**Exercise requirements**
Find the string "Blender" in the entries and copy each line that has it.
━━ Data lines ━━
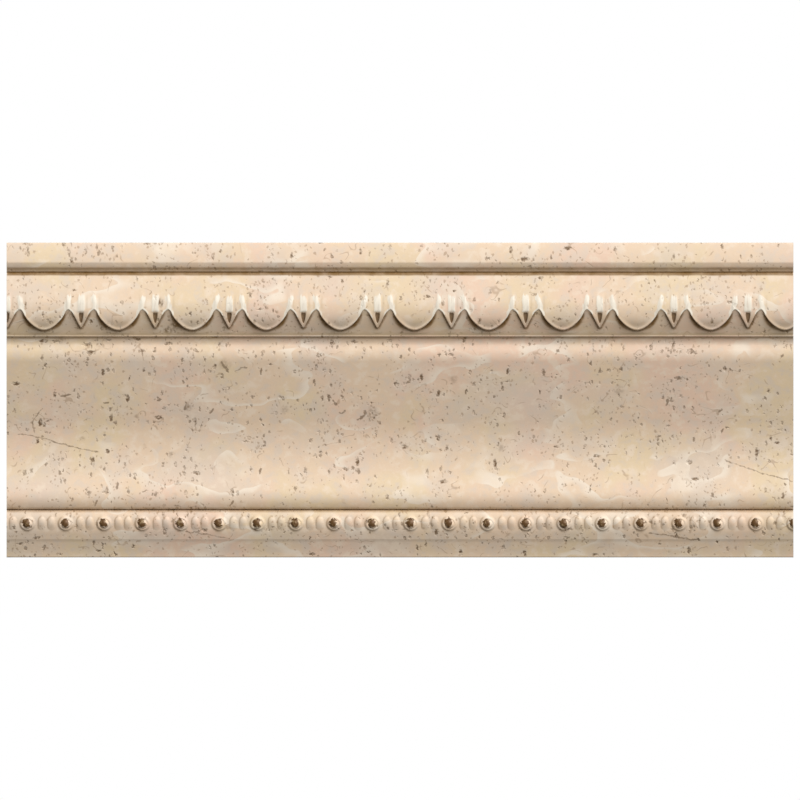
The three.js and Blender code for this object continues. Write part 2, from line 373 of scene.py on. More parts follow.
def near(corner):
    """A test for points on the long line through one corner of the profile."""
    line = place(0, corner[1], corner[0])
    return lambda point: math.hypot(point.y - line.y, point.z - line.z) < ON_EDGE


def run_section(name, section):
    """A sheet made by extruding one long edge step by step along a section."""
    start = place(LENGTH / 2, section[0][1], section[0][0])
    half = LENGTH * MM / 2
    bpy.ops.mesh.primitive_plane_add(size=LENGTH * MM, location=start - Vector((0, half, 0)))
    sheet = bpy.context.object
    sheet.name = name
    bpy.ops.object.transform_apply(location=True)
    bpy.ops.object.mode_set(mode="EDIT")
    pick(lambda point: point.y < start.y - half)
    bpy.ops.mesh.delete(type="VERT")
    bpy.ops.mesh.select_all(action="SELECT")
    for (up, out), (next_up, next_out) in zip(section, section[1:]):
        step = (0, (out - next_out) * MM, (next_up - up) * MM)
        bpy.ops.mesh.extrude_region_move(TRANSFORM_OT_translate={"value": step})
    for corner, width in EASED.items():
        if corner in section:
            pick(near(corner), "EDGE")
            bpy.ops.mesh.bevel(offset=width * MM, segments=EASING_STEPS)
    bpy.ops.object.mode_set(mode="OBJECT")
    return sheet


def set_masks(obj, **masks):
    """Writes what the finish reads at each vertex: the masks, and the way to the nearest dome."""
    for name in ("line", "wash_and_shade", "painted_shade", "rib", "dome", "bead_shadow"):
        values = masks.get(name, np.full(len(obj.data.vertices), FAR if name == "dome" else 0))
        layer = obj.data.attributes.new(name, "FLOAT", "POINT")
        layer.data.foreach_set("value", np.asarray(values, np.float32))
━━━
━━ Data lines ━━
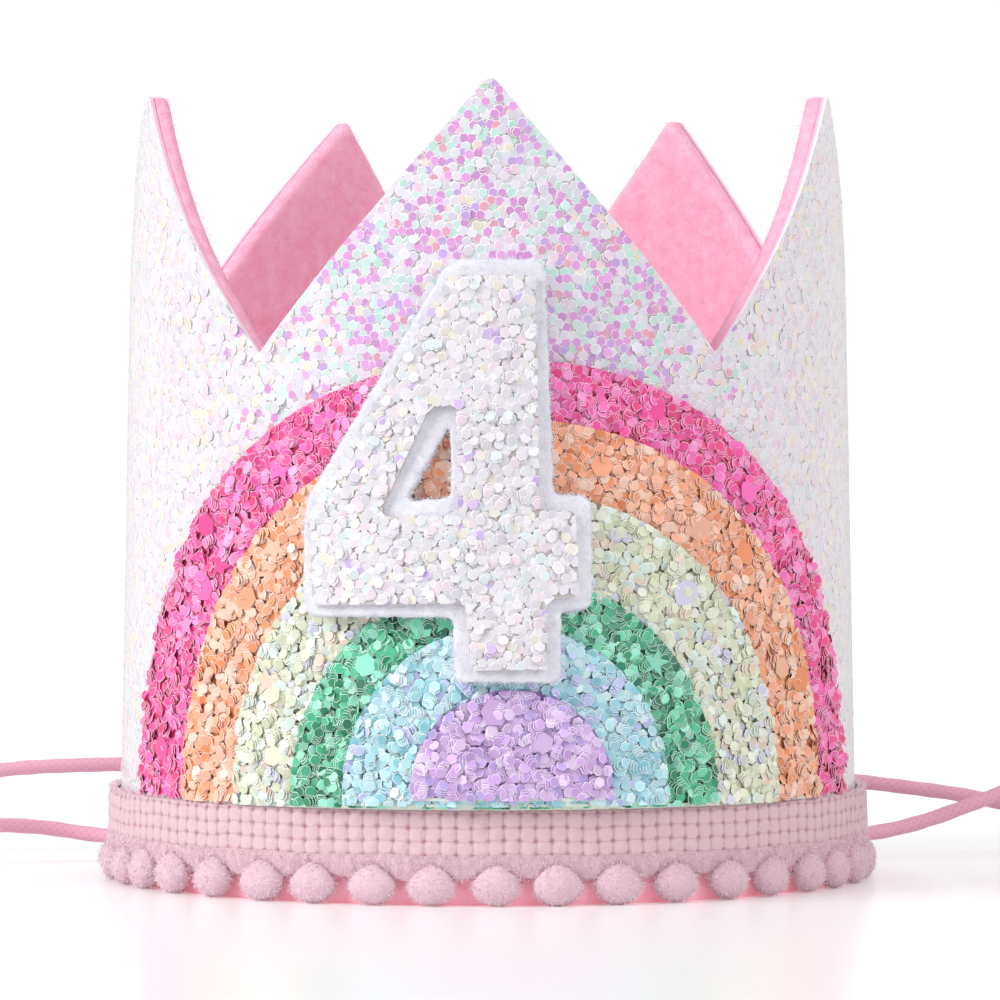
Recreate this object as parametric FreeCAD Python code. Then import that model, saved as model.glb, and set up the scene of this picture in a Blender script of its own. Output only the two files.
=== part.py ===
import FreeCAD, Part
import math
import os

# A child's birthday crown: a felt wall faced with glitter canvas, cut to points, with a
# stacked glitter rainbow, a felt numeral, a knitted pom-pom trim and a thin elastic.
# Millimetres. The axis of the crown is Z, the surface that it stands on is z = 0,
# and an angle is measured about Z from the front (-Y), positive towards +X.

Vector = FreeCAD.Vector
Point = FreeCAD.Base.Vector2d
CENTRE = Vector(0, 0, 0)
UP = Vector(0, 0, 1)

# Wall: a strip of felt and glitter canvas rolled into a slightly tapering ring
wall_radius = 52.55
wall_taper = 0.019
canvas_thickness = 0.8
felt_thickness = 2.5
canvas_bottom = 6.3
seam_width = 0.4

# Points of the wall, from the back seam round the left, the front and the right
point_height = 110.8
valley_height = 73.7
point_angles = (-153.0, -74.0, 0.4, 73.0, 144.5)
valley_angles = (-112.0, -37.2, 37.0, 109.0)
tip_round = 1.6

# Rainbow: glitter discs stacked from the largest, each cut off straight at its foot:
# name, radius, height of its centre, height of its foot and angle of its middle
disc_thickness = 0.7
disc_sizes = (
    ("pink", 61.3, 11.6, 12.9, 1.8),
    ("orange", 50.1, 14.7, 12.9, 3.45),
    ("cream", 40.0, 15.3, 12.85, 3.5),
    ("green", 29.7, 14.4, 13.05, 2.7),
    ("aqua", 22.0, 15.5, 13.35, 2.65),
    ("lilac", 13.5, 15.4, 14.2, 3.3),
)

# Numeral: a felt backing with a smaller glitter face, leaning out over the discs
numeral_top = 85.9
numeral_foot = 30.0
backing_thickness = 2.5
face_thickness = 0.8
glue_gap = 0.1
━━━
**Response below**
The three.js and Blender code for this object continues. Write part 2, from line 373 of scene.py on. More parts follow.
Recreate this object as parametric FreeCAD Python code. Then import that model, saved as model.glb, and set up the scene of this picture in a Blender script of its own. Output only the two files.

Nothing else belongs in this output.